● **Task details**
Can you write out the whole listing exactly?

● **Entries**
------------------------

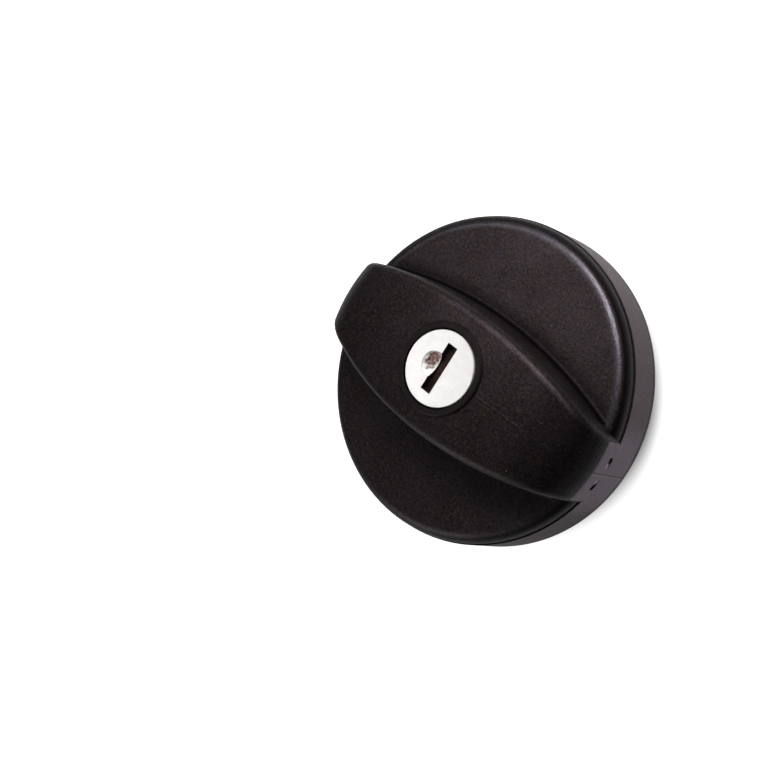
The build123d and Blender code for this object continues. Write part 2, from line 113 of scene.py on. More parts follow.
def calc(tree, operation, a, b=0.0):
    """One Math node."""
    node = tree.nodes.new("ShaderNodeMath")
    node.operation = operation
    put(tree, node.inputs[0], a)
    put(tree, node.inputs[1], b)
    return node.outputs[0]


def times(tree, first, *others):
    """The product of values."""
    for other in others:
        first = calc(tree, "MULTIPLY", first, other)
    return first


def plus(tree, first, *others):
    """The sum of values."""
    for other in others:
        first = calc(tree, "ADD", first, other)
    return first


def less(tree, a, b):
    """a less b."""
    return calc(tree, "SUBTRACT", a, b)


def most(tree, first, *others):
    """The largest of values."""
    for other in others:
        first = calc(tree, "MAXIMUM", first, other)
    return first


def unsigned(tree, value):
    """A value without its sign."""
    return calc(tree, "ABSOLUTE", value)


def square_sum(tree, a, b):
    """a squared plus b squared."""
    return plus(tree, times(tree, a, a), times(tree, b, b))


def ramp(tree, value, limits, low=0.0, high=1.0):
    """Smooth step from low to high between two limits."""
    node = tree.nodes.new("ShaderNodeMapRange")
    node.interpolation_type = "SMOOTHSTEP"
    for socket, entry in zip(node.inputs, (value, *limits, low, high)):
        put(tree, socket, entry)
    return node.outputs[0]


def fall(tree, value, limits, top=1.0):
    """Smooth step down to 0 between two limits."""
    return ramp(tree, value, limits, top, 0.0)


def mix(tree, factor, a, b):
    """A colour between a and b."""
    node = tree.nodes.new("ShaderNodeMix")
    node.data_type = "RGBA"
    put(tree, node.inputs[0], factor)
    put(tree, node.inputs[6], a if isinstance(a, bpy.types.NodeSocket) else (*a, 1.0))
    put(tree, node.inputs[7], b if isinstance(b, bpy.types.NodeSocket) else (*b, 1.0))
    return node.outputs[2]


def place(tree):
    """The point in the row frame, and its x, y and z."""
    coord = tree.nodes.new("ShaderNodeTexCoord")
    split = tree.nodes.new("ShaderNodeSeparateXYZ")
    tree.links.new(coord.outputs["Object"], split.inputs[0])
    return coord.outputs["Object"], split.outputs[0], split.outputs[1], split.outputs[2]


def noise(tree, point, size, detail=2.0, rough=0.5):
    """Noise with features of about that size, in metres."""
    node = tree.nodes.new("ShaderNodeTexNoise")
    tree.links.new(point, node.inputs["Vector"])
    node.inputs["Scale"].default_value = 1.0 / size
    node.inputs["Detail"].default_value = detail
    node.inputs["Roughness"].default_value = rough
    return node.outputs["Fac"]


def vector_calc(tree, operation, point, fixed):
    """One Vector Math node whose second vector is fixed."""
    node = tree.nodes.new("ShaderNodeVectorMath")
    node.operation = operation
    tree.links.new(point, node.inputs[0])
    node.inputs[1].default_value = fixed
    return node.outputs


def bump(tree, height, distance, strength=1.0, normal=None):
    """A bump of that depth, in metres."""
    node = tree.nodes.new("ShaderNodeBump")
    node.inputs["Distance"].default_value = distance
    put(tree, node.inputs["Strength"], strength)
    tree.links.new(height, node.inputs["Height"])
    if normal is not None:
        tree.links.new(normal, node.inputs["Normal"])
    return node.outputs[0]


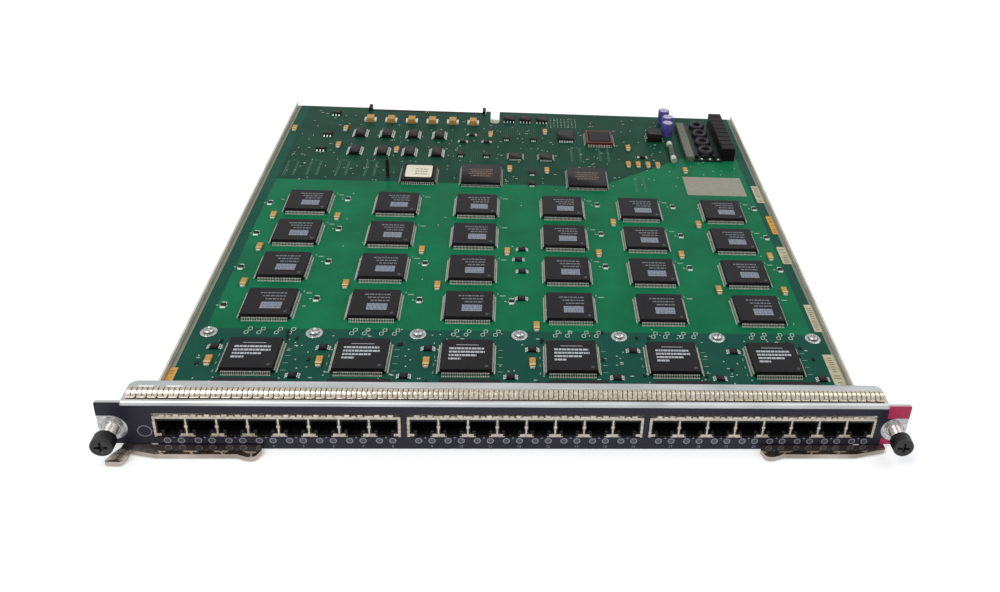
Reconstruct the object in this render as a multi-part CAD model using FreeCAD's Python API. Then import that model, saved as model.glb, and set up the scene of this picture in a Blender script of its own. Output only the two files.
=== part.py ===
"""Switch line card: a row of network ports on a circuit board, in a sheet-metal carrier.

Millimetres.  X runs along the front panel, Y from the panel towards the back of the card, Z up.
X = 0 is the middle of the panel, Y = 0 its rear face, which seats on the chassis, and Z = 0 the
underside of the card.
"""
import FreeCAD, Part
import math
import os

# ---- front panel: one folded sheet ----
PANEL_SHEET = 1.5
PANEL_HEIGHT = 27.6
BEND_RADIUS = 2.0
FLANGE_DEPTH = 14.0
FLANGE_INSET = 11.3
FLANGE_CORNER = 4.0
LOWER_FLANGE_INSET = 30.6
EAR_WIDTH = 16.5
EAR_SHOULDER = 0.6
OVERLAY_THICKNESS = 0.3
ACCENT_FOOT = 6.2
ACCENT_FOOT_HEIGHT = 4.2

# ---- thumbscrews ----
SCREW_INSET = 5.9
SCREW_HEIGHT = 12.7
SCREW_SHANK_RADIUS = 2.0
SCREW_HEAD_RADIUS = 5.2
SCREW_HEAD_LENGTH = 6.7
SCREW_HEAD_FACE = 1.6
SCREW_HEAD_LAP = 0.3
SCREW_RECESS_RADIUS = 2.6
SCREW_RECESS = 0.8
SCREW_TIP = 3.0
BUSH_RADIUS = 3.5
BUSH_LENGTH = 7.4
BARE_RING_RADIUS = 7.25
RING_RADIUS = 3.3
RING_THICKNESS = 0.6
GROOVE_DEPTH = 0.5
SHAFT_CLEARANCE = 0.07
RUNNING_GAP = 0.3
ROUND_SIDES = 20
BARE_RING_SIDES = 36
SOFT_CORNER = 2.5

# ---- ejector levers ----
LEVER_THICKNESS = 2.4
LEVER_LIFT = 0.6
LEVER_REACH = 58.8
LEVER_WIDTH = 6.4
LEVER_STANDOFF = 0.5
LEVER_CURL = 1.9
LEVER_CURL_LENGTH = 11.0
LEVER_CAM = 5.5
LEVER_TAB_WIDTH = 8.2
LEVER_TAB_REACH = 9.0
PIVOT_INSET = 15.1
PIVOT_BEHIND = 5.2
PIVOT_RADIUS = 2.0
PIVOT_BOSS = 5.0
PIVOT_HEAD_RADIUS = 3.2
PIVOT_HEAD = 0.5
BRACKET_SHEET = 1.2
BRACKET_WIDTH = 8.6
BRACKET_UPRIGHT = 4.0
LEVER_NOTCH_INSET = 25.6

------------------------

● **Exercise answer**
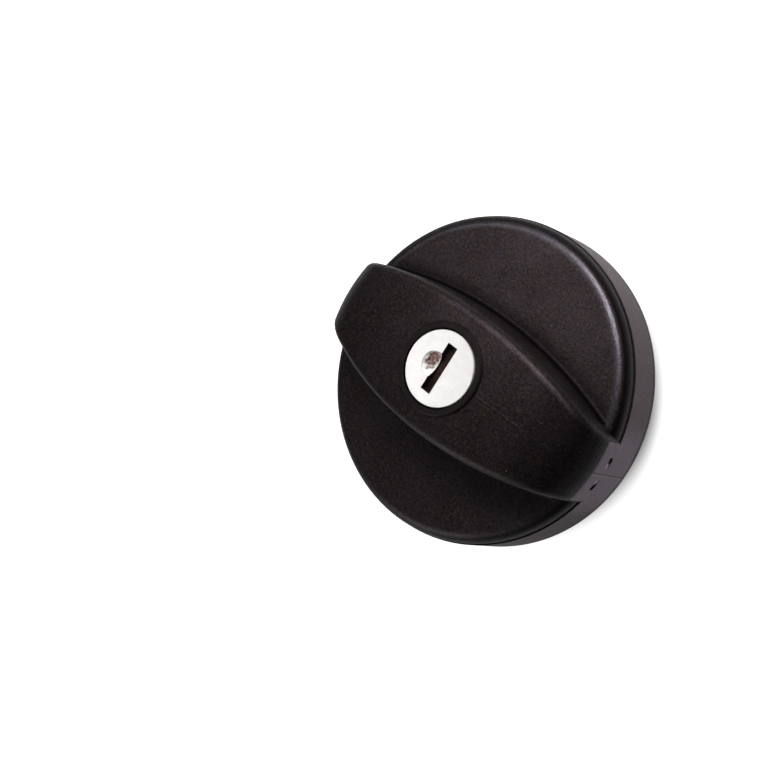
The build123d and Blender code for this object continues. Write part 2, from line 113 of scene.py on. More parts follow.
def calc(tree, operation, a, b=0.0):
    """One Math node."""
    node = tree.nodes.new("ShaderNodeMath")
    node.operation = operation
    put(tree, node.inputs[0], a)
    put(tree, node.inputs[1], b)
    return node.outputs[0]


def times(tree, first, *others):
    """The product of values."""
    for other in others:
        first = calc(tree, "MULTIPLY", first, other)
    return first


def plus(tree, first, *others):
    """The sum of values."""
    for other in others:
        first = calc(tree, "ADD", first, other)
    return first


def less(tree, a, b):
    """a less b."""
    return calc(tree, "SUBTRACT", a, b)


def most(tree, first, *others):
    """The largest of values."""
    for other in others:
        first = calc(tree, "MAXIMUM", first, other)
    return first


def unsigned(tree, value):
    """A value without its sign."""
    return calc(tree, "ABSOLUTE", value)


def square_sum(tree, a, b):
    """a squared plus b squared."""
    return plus(tree, times(tree, a, a), times(tree, b, b))


def ramp(tree, value, limits, low=0.0, high=1.0):
    """Smooth step from low to high between two limits."""
    node = tree.nodes.new("ShaderNodeMapRange")
    node.interpolation_type = "SMOOTHSTEP"
    for socket, entry in zip(node.inputs, (value, *limits, low, high)):
        put(tree, socket, entry)
    return node.outputs[0]


def fall(tree, value, limits, top=1.0):
    """Smooth step down to 0 between two limits."""
    return ramp(tree, value, limits, top, 0.0)


def mix(tree, factor, a, b):
    """A colour between a and b."""
    node = tree.nodes.new("ShaderNodeMix")
    node.data_type = "RGBA"
    put(tree, node.inputs[0], factor)
    put(tree, node.inputs[6], a if isinstance(a, bpy.types.NodeSocket) else (*a, 1.0))
    put(tree, node.inputs[7], b if isinstance(b, bpy.types.NodeSocket) else (*b, 1.0))
    return node.outputs[2]


def place(tree):
    """The point in the row frame, and its x, y and z."""
    coord = tree.nodes.new("ShaderNodeTexCoord")
    split = tree.nodes.new("ShaderNodeSeparateXYZ")
    tree.links.new(coord.outputs["Object"], split.inputs[0])
    return coord.outputs["Object"], split.outputs[0], split.outputs[1], split.outputs[2]


def noise(tree, point, size, detail=2.0, rough=0.5):
    """Noise with features of about that size, in metres."""
    node = tree.nodes.new("ShaderNodeTexNoise")
    tree.links.new(point, node.inputs["Vector"])
    node.inputs["Scale"].default_value = 1.0 / size
    node.inputs["Detail"].default_value = detail
    node.inputs["Roughness"].default_value = rough
    return node.outputs["Fac"]


def vector_calc(tree, operation, point, fixed):
    """One Vector Math node whose second vector is fixed."""
    node = tree.nodes.new("ShaderNodeVectorMath")
    node.operation = operation
    tree.links.new(point, node.inputs[0])
    node.inputs[1].default_value = fixed
    return node.outputs


def bump(tree, height, distance, strength=1.0, normal=None):
    """A bump of that depth, in metres."""
    node = tree.nodes.new("ShaderNodeBump")
    node.inputs["Distance"].default_value = distance
    put(tree, node.inputs["Strength"], strength)
    tree.links.new(height, node.inputs["Height"])
    if normal is not None:
        tree.links.new(normal, node.inputs["Normal"])
    return node.outputs[0]


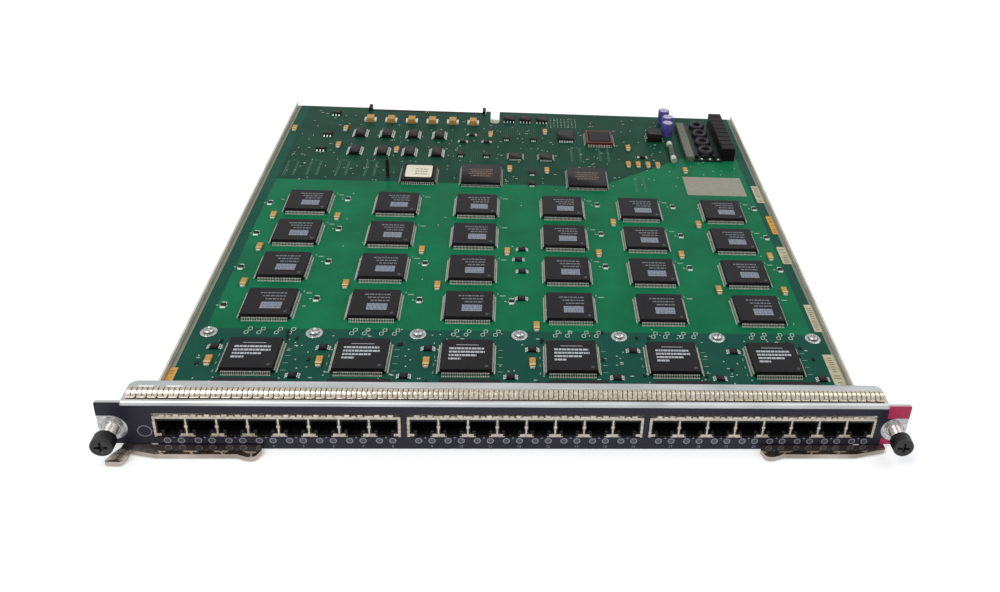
Reconstruct the object in this render as a multi-part CAD model using FreeCAD's Python API. Then import that model, saved as model.glb, and set up the scene of this picture in a Blender script of its own. Output only the two files.
=== part.py ===
"""Switch line card: a row of network ports on a circuit board, in a sheet-metal carrier.

Millimetres.  X runs along the front panel, Y from the panel towards the back of the card, Z up.
X = 0 is the middle of the panel, Y = 0 its rear face, which seats on the chassis, and Z = 0 the
underside of the card.
"""
import FreeCAD, Part
import math
import os

# ---- front panel: one folded sheet ----
PANEL_SHEET = 1.5
PANEL_HEIGHT = 27.6
BEND_RADIUS = 2.0
FLANGE_DEPTH = 14.0
FLANGE_INSET = 11.3
FLANGE_CORNER = 4.0
LOWER_FLANGE_INSET = 30.6
EAR_WIDTH = 16.5
EAR_SHOULDER = 0.6
OVERLAY_THICKNESS = 0.3
ACCENT_FOOT = 6.2
ACCENT_FOOT_HEIGHT = 4.2

# ---- thumbscrews ----
SCREW_INSET = 5.9
SCREW_HEIGHT = 12.7
SCREW_SHANK_RADIUS = 2.0
SCREW_HEAD_RADIUS = 5.2
SCREW_HEAD_LENGTH = 6.7
SCREW_HEAD_FACE = 1.6
SCREW_HEAD_LAP = 0.3
SCREW_RECESS_RADIUS = 2.6
SCREW_RECESS = 0.8
SCREW_TIP = 3.0
BUSH_RADIUS = 3.5
BUSH_LENGTH = 7.4
BARE_RING_RADIUS = 7.25
RING_RADIUS = 3.3
RING_THICKNESS = 0.6
GROOVE_DEPTH = 0.5
SHAFT_CLEARANCE = 0.07
RUNNING_GAP = 0.3
ROUND_SIDES = 20
BARE_RING_SIDES = 36
SOFT_CORNER = 2.5

# ---- ejector levers ----
LEVER_THICKNESS = 2.4
LEVER_LIFT = 0.6
LEVER_REACH = 58.8
LEVER_WIDTH = 6.4
LEVER_STANDOFF = 0.5
LEVER_CURL = 1.9
LEVER_CURL_LENGTH = 11.0
LEVER_CAM = 5.5
LEVER_TAB_WIDTH = 8.2
LEVER_TAB_REACH = 9.0
PIVOT_INSET = 15.1
PIVOT_BEHIND = 5.2
PIVOT_RADIUS = 2.0
PIVOT_BOSS = 5.0
PIVOT_HEAD_RADIUS = 3.2
PIVOT_HEAD = 0.5
BRACKET_SHEET = 1.2
BRACKET_WIDTH = 8.6
BRACKET_UPRIGHT = 4.0
LEVER_NOTCH_INSET = 25.6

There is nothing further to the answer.